Vladimirsky, who has been hosting monthly matches of "Brain Ring," or "Chto, Gde, Kogda," (Russian for Who? What? Where?) at the ALSJCC for a year now, said, "It's a fun game where people can show off their knowledge. It's for intellectuals — like `Jeopardy,' but on a team basis."

At ALSJCC, crowds have grown to more than 100 people a month, with about 10 teams and 40 spectators. That's why Hebrew Academy, the Northern California Hillel Council and the ALSJCC decided to co-sponsor a San Francisco version.

Vladimirsky says the game is not only an excellent way to challenge the intellect, but a way to help young emigres form community here. An Internet World Wide Web site keeps local players in touch with those across the country, at universities such as Columbia and Harvard.

"It's an excellent opportunity for people to meet each other. We always have parties after. It's their social life," he says.

Rabbi Pinchas Lipner, dean of Hebrew Academy, said he is glad the live game show provides a social and intellectual setting for so many emigre graduates of the high school when they get to college.

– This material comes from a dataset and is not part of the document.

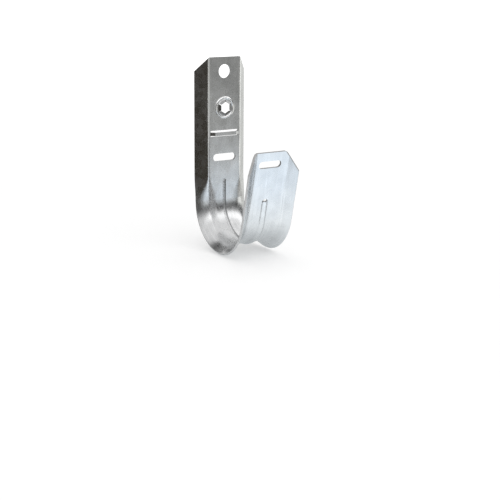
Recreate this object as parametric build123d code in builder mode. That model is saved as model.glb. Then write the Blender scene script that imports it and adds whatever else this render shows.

"I was excited. This is a follow-up for them when they leave here," Lipner said.

Before last week's contest, Hebrew Academy student Irene Linetskaya said the game gave her a chance to test her mettle against more advanced students.

"I want to see where this game puts me with college students," said Linetskaya, who will be starting college next fall.

Breaking from a pre-game huddle, Linetskaya's friend and team mate Julia Reykhel described the "Brain Ring" as "very difficult. It's exciting though, it really tests you."

For a group of high-schoolers pitted against college students, the young team held their own. While they only answered two questions correctly — tying with the SFSU team — even that is impressive considering the level of the query; even the winning teams, both from Stanford, walked away victorious after answering only seven of 15 questions correctly.

When was the last time "Jeopardy," or any American game show, quizzed contestants about a theater of anatomy built in Italy in 1544, or the subtleties of Edgar Allan Poe's essays? "Brain Ring" not only requires esoteric knowledge about historic figures, from Leo Tolstoy to Albert Einstein, but also forces contestants to answer questions usually phrased as riddles.

In one question, emcee Vladimirsky quoted a scientist as saying that American labs were so clean, if the scientist worked in America, he would not have been successful. The host asked the six teams, who was that scientist?

It was Alexander Fleming, of course, the man who serendipitously discovered penicillin growing in his petri dish.